Copy each line of the entries that contains the word "Blender".

================

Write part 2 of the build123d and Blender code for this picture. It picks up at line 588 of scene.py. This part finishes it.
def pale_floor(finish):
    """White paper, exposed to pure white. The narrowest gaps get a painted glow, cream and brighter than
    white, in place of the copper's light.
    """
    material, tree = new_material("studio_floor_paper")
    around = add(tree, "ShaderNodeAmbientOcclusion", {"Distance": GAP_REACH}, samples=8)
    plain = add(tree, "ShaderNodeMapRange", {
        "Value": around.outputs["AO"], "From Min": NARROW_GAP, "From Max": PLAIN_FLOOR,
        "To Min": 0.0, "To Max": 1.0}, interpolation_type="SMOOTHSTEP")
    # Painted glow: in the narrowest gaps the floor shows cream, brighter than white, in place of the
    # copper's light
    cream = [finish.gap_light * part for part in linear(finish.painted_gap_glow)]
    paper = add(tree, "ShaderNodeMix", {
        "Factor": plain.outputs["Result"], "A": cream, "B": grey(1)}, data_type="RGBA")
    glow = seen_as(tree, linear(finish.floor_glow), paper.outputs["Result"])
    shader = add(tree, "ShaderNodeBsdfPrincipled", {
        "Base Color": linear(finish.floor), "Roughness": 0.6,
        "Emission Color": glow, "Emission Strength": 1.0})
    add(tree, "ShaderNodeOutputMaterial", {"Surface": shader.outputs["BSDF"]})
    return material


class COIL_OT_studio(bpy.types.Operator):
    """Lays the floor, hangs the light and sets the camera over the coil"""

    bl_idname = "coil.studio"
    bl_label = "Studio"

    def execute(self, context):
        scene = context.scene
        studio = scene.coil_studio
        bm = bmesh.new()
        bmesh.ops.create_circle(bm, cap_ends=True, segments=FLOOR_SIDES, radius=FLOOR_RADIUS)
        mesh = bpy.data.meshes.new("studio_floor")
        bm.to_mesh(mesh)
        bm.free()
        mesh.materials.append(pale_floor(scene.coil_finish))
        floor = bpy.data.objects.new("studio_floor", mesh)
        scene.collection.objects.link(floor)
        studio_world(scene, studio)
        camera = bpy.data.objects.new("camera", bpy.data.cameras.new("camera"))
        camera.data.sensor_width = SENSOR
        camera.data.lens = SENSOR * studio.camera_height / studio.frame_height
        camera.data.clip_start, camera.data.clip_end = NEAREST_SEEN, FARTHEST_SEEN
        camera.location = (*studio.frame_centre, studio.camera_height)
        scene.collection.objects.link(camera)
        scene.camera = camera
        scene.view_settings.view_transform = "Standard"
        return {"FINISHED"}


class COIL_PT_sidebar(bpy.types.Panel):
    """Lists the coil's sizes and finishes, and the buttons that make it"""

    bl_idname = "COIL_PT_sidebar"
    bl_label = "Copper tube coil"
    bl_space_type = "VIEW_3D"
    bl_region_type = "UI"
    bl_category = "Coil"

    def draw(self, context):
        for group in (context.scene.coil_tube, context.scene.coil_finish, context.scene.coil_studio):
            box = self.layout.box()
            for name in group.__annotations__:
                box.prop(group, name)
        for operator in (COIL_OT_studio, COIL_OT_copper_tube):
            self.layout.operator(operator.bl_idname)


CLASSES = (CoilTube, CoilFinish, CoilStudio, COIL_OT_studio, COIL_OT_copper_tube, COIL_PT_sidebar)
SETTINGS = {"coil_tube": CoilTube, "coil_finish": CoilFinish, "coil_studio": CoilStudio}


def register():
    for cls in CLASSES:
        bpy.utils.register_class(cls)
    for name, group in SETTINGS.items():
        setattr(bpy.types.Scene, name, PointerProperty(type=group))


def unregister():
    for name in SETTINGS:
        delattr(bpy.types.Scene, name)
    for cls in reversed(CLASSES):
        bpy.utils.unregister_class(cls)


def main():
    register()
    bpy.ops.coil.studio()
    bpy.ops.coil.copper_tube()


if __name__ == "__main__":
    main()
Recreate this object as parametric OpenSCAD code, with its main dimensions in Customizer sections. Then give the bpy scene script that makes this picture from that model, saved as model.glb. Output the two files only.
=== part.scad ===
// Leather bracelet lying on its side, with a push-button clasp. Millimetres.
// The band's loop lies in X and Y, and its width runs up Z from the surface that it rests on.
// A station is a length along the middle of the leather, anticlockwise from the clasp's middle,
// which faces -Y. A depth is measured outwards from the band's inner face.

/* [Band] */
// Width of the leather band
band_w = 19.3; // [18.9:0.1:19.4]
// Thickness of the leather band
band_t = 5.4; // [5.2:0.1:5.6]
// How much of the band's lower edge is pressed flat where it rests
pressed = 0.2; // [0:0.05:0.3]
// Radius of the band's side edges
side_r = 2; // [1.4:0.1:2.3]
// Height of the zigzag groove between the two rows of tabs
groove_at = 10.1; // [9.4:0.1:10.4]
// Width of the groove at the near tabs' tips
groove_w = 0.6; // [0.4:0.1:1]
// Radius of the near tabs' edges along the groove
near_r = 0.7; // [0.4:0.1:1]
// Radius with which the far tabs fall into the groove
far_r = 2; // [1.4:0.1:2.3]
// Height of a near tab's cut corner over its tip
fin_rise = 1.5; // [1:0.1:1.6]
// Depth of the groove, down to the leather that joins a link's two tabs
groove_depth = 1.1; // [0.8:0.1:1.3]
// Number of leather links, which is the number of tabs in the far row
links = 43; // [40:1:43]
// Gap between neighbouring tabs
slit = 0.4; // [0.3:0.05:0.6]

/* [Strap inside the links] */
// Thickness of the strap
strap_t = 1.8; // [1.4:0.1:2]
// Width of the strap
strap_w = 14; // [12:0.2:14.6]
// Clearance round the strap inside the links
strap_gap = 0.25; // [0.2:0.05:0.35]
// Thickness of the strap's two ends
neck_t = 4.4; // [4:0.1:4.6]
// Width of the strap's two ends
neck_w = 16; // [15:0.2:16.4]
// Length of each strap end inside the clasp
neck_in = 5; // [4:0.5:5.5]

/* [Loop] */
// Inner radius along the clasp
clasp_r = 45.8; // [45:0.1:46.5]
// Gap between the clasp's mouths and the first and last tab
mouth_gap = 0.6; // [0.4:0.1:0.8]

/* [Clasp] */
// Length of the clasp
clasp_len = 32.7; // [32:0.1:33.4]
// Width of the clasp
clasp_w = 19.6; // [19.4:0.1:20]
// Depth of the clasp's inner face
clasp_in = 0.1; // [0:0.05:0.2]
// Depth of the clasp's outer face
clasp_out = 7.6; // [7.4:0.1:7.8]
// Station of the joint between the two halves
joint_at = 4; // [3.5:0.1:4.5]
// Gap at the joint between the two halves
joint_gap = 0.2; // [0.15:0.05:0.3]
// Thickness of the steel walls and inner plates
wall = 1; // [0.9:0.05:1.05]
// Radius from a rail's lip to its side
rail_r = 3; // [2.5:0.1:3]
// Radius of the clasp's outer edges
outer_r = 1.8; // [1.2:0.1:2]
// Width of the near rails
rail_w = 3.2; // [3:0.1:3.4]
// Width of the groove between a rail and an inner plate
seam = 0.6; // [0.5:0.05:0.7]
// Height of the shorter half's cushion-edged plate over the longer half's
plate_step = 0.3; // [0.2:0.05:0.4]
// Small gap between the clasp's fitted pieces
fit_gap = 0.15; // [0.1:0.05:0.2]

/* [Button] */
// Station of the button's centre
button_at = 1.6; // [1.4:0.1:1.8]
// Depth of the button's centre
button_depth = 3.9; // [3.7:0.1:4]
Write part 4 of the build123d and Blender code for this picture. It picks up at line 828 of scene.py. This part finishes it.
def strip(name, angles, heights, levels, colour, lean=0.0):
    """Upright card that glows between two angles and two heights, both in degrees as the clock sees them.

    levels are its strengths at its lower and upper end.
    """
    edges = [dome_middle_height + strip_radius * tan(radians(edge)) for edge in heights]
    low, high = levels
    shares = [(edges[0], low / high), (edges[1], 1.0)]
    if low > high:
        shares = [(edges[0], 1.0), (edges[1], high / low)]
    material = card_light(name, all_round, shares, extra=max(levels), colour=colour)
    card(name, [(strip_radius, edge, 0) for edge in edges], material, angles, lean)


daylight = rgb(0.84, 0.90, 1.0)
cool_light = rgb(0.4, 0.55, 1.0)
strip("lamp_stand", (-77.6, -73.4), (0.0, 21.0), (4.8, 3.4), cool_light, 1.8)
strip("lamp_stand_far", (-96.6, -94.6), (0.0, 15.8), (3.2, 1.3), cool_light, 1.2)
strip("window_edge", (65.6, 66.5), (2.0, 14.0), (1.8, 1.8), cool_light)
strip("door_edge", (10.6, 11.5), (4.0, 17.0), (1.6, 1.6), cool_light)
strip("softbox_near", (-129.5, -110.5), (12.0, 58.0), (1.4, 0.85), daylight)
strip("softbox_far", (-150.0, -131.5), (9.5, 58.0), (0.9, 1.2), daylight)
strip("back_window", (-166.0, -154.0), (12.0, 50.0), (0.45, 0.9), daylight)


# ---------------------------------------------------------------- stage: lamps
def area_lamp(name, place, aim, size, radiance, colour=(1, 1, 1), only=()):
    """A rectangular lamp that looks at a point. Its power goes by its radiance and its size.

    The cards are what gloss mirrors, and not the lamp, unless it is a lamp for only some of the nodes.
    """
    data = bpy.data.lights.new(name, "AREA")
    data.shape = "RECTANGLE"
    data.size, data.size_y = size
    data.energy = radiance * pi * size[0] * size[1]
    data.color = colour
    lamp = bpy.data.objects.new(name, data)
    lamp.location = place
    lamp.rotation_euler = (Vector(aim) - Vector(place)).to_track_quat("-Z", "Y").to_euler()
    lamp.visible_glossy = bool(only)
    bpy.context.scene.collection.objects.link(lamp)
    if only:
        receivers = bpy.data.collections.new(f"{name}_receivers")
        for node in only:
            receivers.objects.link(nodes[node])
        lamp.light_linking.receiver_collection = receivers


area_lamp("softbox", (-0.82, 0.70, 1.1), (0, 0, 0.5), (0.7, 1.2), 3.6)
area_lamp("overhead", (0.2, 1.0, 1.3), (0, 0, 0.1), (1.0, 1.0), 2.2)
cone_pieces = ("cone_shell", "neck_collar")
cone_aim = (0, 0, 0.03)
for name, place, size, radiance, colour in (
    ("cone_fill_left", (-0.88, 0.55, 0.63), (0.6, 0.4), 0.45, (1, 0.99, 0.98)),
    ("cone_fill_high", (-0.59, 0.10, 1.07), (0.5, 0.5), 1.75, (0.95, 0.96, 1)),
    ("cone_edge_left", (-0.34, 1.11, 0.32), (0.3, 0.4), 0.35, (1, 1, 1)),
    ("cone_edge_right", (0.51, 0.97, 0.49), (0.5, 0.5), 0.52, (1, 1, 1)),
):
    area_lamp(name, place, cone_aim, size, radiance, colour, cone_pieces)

================

### Answer to this problem
Write part 2 of the build123d and Blender code for this picture. It picks up at line 588 of scene.py. This part finishes it.
Write part 4 of the build123d and Blender code for this picture. It picks up at line 828 of scene.py. This part finishes it.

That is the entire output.